Prime Minister, Tun Dr Mahathir Mohamad said the government would establish a single system to hire foreign workers without differentiating source countries. He said the government is currently facing problems with illegal foreign workers and has decided to set up a common system. He added that the government had suspended the current system of 10 agents authorised for recruitment of workers from Bangladesh and was looking at opening up to all agents instead.
“However, this has resulted in a monopolistic situation with some charging as high as RM20,000. “So, we want to open up to all agents there to allow competition,” said Dr Mahathir.
It was reported that since late 2016, more than 10,000 Bangladeshi workers have been brought into the country under the system, while more than 100,000 people are waiting for their turn. It was also reported that some of the 10 authorised agents were merely fly-by-night companies created solely to rake in money by playing middleman between the workers and their prospective employers in Malaysia.
The prime minister also noted that the government would be forming an independent committee chaired by either a top government official, former judge or secretary-general, to be handled under the Institute of Labour Market Information and Analysis (ILMIA). “This is to have an overview on the policies and management of foreign workers. “We need to address these problems. We need the committee to address the issues,” he said. A ministerial joint committee between the Home Ministry and the Human Resource Ministry would be set up, added Tun Dr Mahathir.
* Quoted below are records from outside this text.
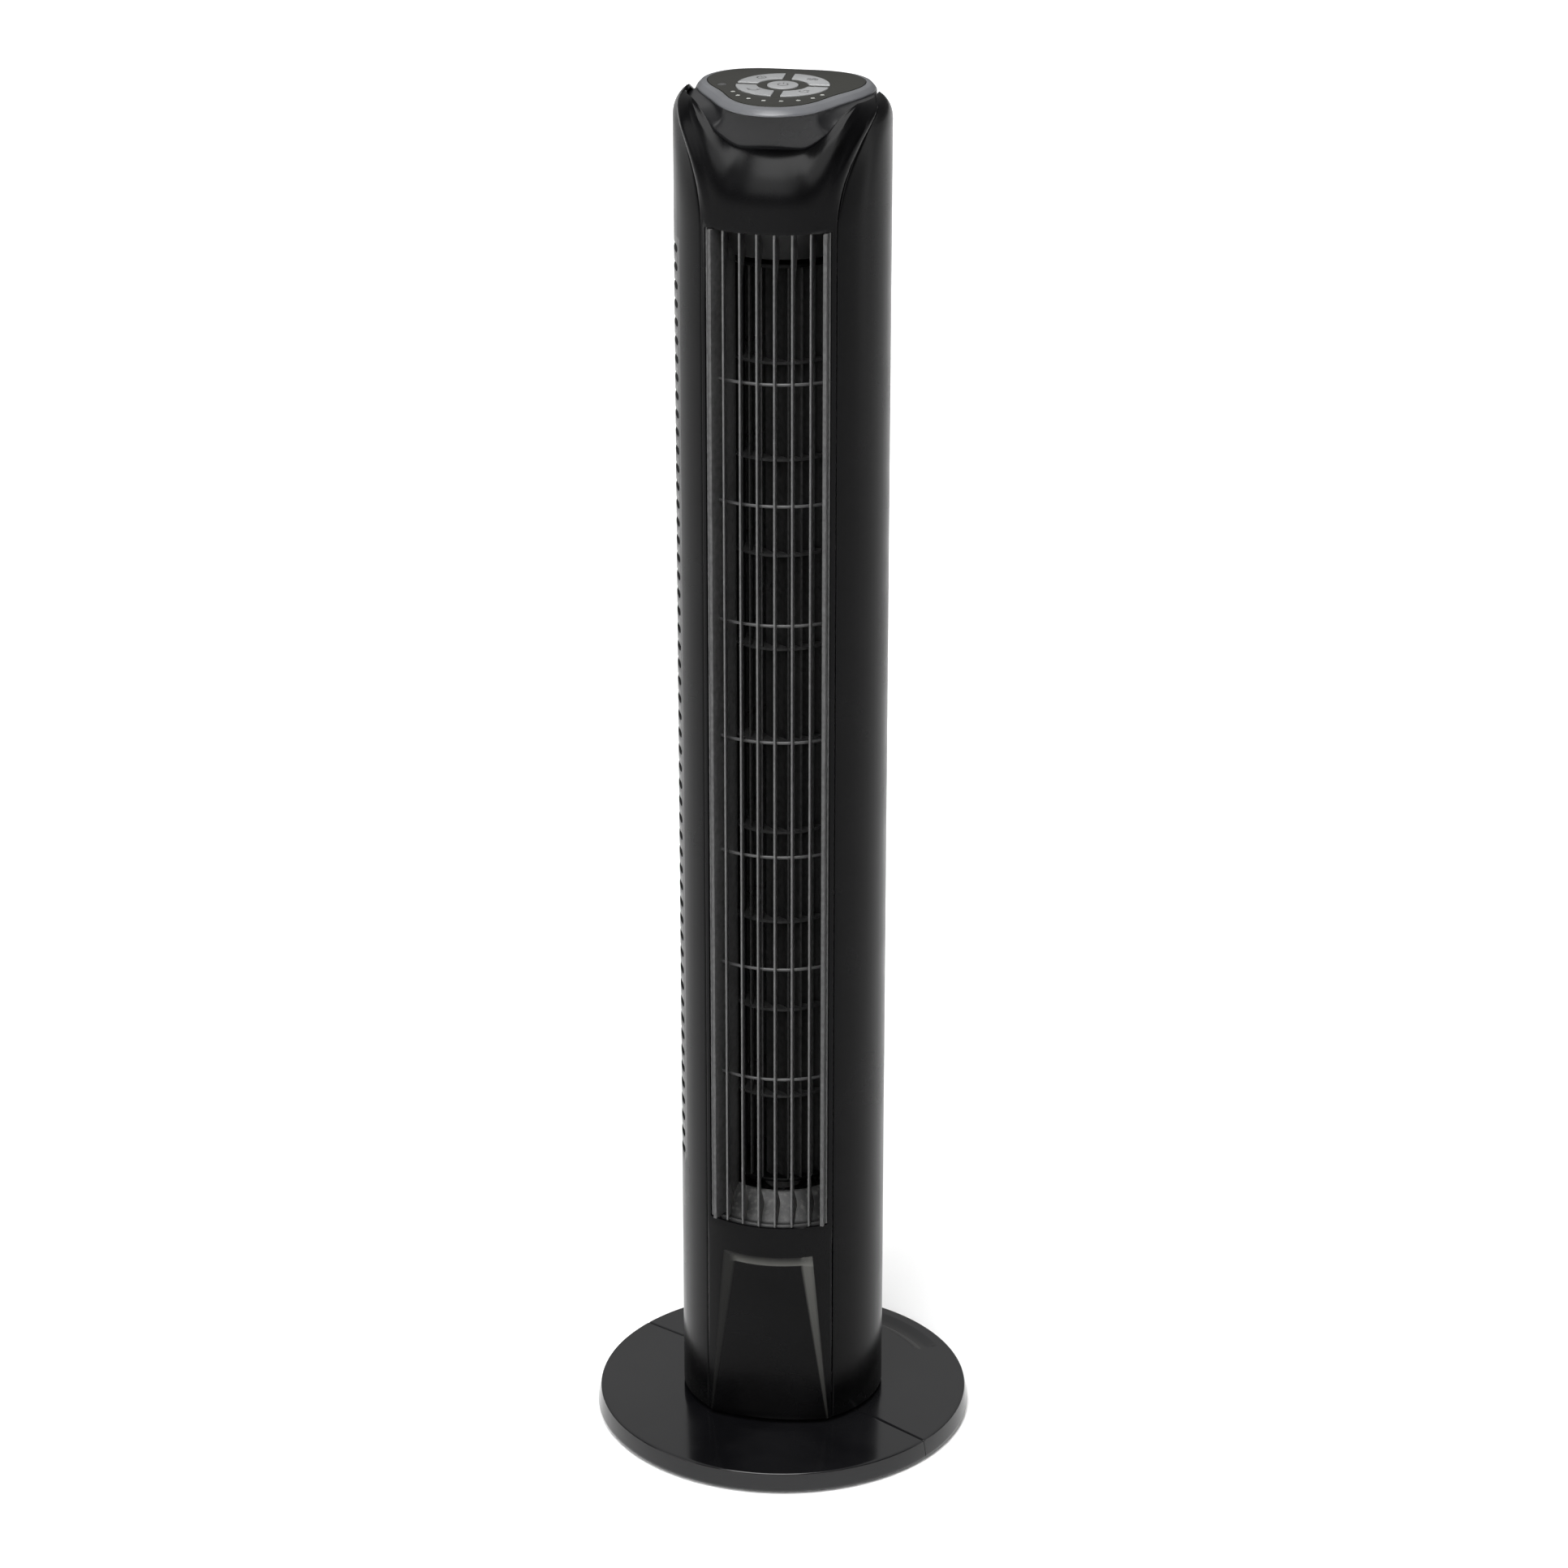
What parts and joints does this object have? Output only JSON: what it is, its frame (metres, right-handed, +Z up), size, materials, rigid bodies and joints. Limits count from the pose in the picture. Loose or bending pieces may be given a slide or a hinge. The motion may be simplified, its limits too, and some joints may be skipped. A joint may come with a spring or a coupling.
{
  "type": "tower fan",
  "caption": "Slim tower fan: barred front outlet, slotted rear shell and top control deck on a round base; the body swings, the impeller spins and the keys press.",
  "frame": {"origin": "point on the floor under the body's vertical axis, at the middle of the round base", "axes": "+Z up along the body; the fan blows towards -Y at rest; +X is on the right of someone facing the fan's front"},
  "size_m": [0.21, 0.21, 0.762],
  "materials": {
    "satin_black": "satin",
    "gloss_black": "gloss",
    "inner_black": "satin",
    "rim_grey": "satin",
    "key_grey": "satin",
    "lens": "frosted",
    "rubber": "matte",
    "steel": "brushed",
    "nylon": "natural",
    "bronze": "sintered",
    "board": "solder mask",
    "capacitor_can": "satin"
  },
  "bodies": {
    "base": {"base_front_half": "gloss_black", "base_rear_half": "gloss_black", "foot_1": "rubber", "foot_2": "rubber", "foot_3": "rubber", "foot_4": "rubber", "foot_5": "rubber", "foot_6": "rubber", "pivot_post": "nylon", "base_screw_1": "steel", "base_screw_2": "steel", "base_screw_3": "steel", "base_screw_4": "steel", "crank_yoke": "nylon", "swivel_washer": "nylon", "retaining_ring": "steel"},
    "tower": {"front_cover": "satin_black", "rear_cover": "satin_black", "outlet_grille": "inner_black", "cover_screw_1": "steel", "cover_screw_2": "steel", "cover_screw_3": "steel", "cover_screw_4": "steel", "cover_screw_5": "steel", "cover_screw_6": "steel", "duct_bottom": "inner_black", "duct_top": "inner_black", "air_guide": "inner_black", "cutoff_tongue": "inner_black", "bearing_mount": "rubber", "bearing_bush": "bronze", "main_motor": "steel", "floor_plate": "inner_black", "motor_plate": "steel", "run_capacitor": "capacitor_can", "cord_gland": "rubber", "swing_motor": "steel", "head_housing": "gloss_black", "deck_rim": "rim_grey", "control_panel": "gloss_black", "light_guide": "lens", "receiver_window": "lens", "circuit_board": "board", "tact_switch_1": "steel", "tact_switch_2": "steel", "tact_switch_3": "steel", "tact_switch_4": "steel", "tact_switch_5": "steel"},
    "rotor": {"impeller": "satin_black", "impeller_stub_shaft": "steel", "shaft_coupling": "rubber", "motor_shaft": "steel"},
    "crank": {"swing_motor_shaft": "steel", "swing_crank": "nylon"},
    "power_key": {"key_power": "key_grey"},
    "mode_key": {"key_mode": "key_grey"},
    "timer_key": {"key_timer": "key_grey"},
    "swing_key": {"key_swing": "key_grey"},
    "speed_key": {"key_speed": "key_grey"}
  },
  "joints": [
    {"name": "swing", "type": "hinge", "parent": "base", "child": "tower", "pos_m": [0, 0, 0.0301], "axis": [0, 0, 1], "range_deg": [-35, 35]},
    {"name": "impeller_spin", "type": "hinge", "parent": "tower", "child": "rotor", "pos_m": [0, 0, 0.154], "axis": [0, 0, 1], "continuous": true},
    {"name": "crank_turn", "type": "hinge", "parent": "tower", "child": "crank", "pos_m": [0, 0.024, 0.03], "axis": [0, 0, 1], "range_deg": [-92, 92]},
    {"name": "power_press", "type": "slide", "parent": "tower", "child": "power_key", "axis": [0, 0, -1], "range_m": [0, 0.0006], "stiffness_N_per_m": 800},
    {"name": "mode_press", "type": "slide", "parent": "tower", "child": "mode_key", "axis": [0, 0, -1], "range_m": [0, 0.0006], "stiffness_N_per_m": 800},
    {"name": "timer_press", "type": "slide", "parent": "tower", "child": "timer_key", "axis": [0, 0, -1], "range_m": [0, 0.0006], "stiffness_N_per_m": 800},
    {"name": "swing_press", "type": "slide", "parent": "tower", "child": "swing_key", "axis": [0, 0, -1], "range_m": [0, 0.0006], "stiffness_N_per_m": 800},
    {"name": "speed_press", "type": "slide", "parent": "tower", "child": "speed_key", "axis": [0, 0, -1], "range_m": [0, 0.0006], "stiffness_N_per_m": 800}
  ],
  "couplings": [
    {"joint": "crank_turn", "follows": "swing", "ratio": -2.5714}
  ]
}
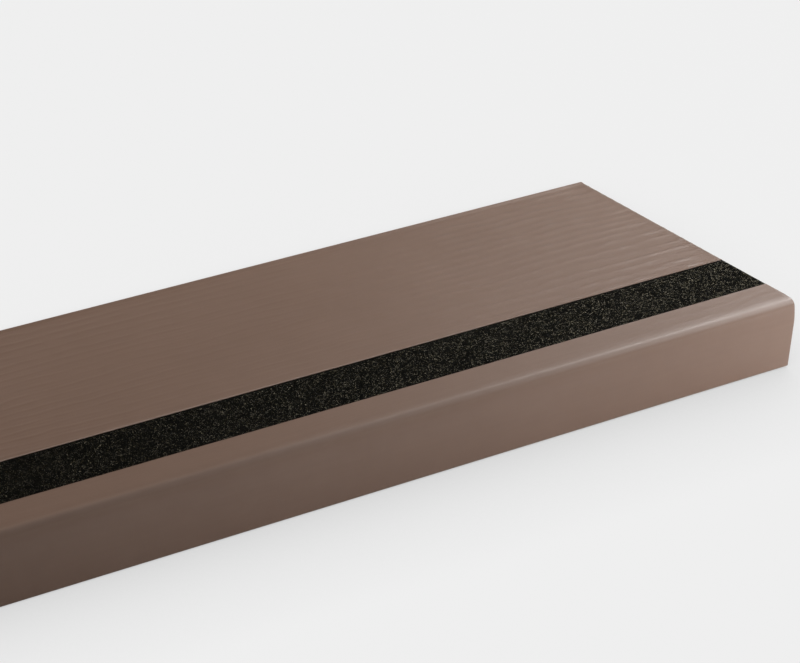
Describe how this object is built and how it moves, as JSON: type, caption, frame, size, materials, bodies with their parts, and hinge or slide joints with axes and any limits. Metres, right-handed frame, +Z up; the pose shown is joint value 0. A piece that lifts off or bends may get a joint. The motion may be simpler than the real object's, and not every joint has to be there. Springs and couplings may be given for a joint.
{
  "type": "rubber stair tread",
  "caption": "Long moulded rubber tread with a tapered top plate, a square nose that hooks over a step's edge and a black abrasive strip seated along its top face.",
  "frame": {"origin": "middle of the tread's box at floor level, with the free tread resting on its nose's toe and on its back edge", "axes": "+X along the tread's length, towards its right end seen from the nose; +Y from the nose to the back edge, level; +Z up. The plate slopes down to the back by 10.9 degrees about X"},
  "size_m": [0.9144, 0.265, 0.0542],
  "materials": {
    "tread_rubber": "satin moulded taupe-brown rubber with a shallow grained top face",
    "grit_strip": "coarse black mineral grit bonded in a black rubber carrier"
  },
  "bodies": {
    "root": {"tread": "tread_rubber", "grit_strip": "grit_strip"}
  },
  "joints": []
}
On foreign workers from Nepal, Tun Dr Mahathir said the government would soon sign a memorandum of understanding (MoU) with the country to address the issue of foreign workers. “We want to have a government-to-government agreement just like we have with Bangladesh, but the system will be the same,” he said. Last month, it was reported that the government of Nepal had barred its workers from coming to Malaysia with immediate effect. The move came about as the Nepalese government expressed its unhappiness with the “restrictive” immigration requirements its workers faced before they can be gainfully employed in the country. This includes having to go through a private company for security and medical check-ups as part of the visa requirement.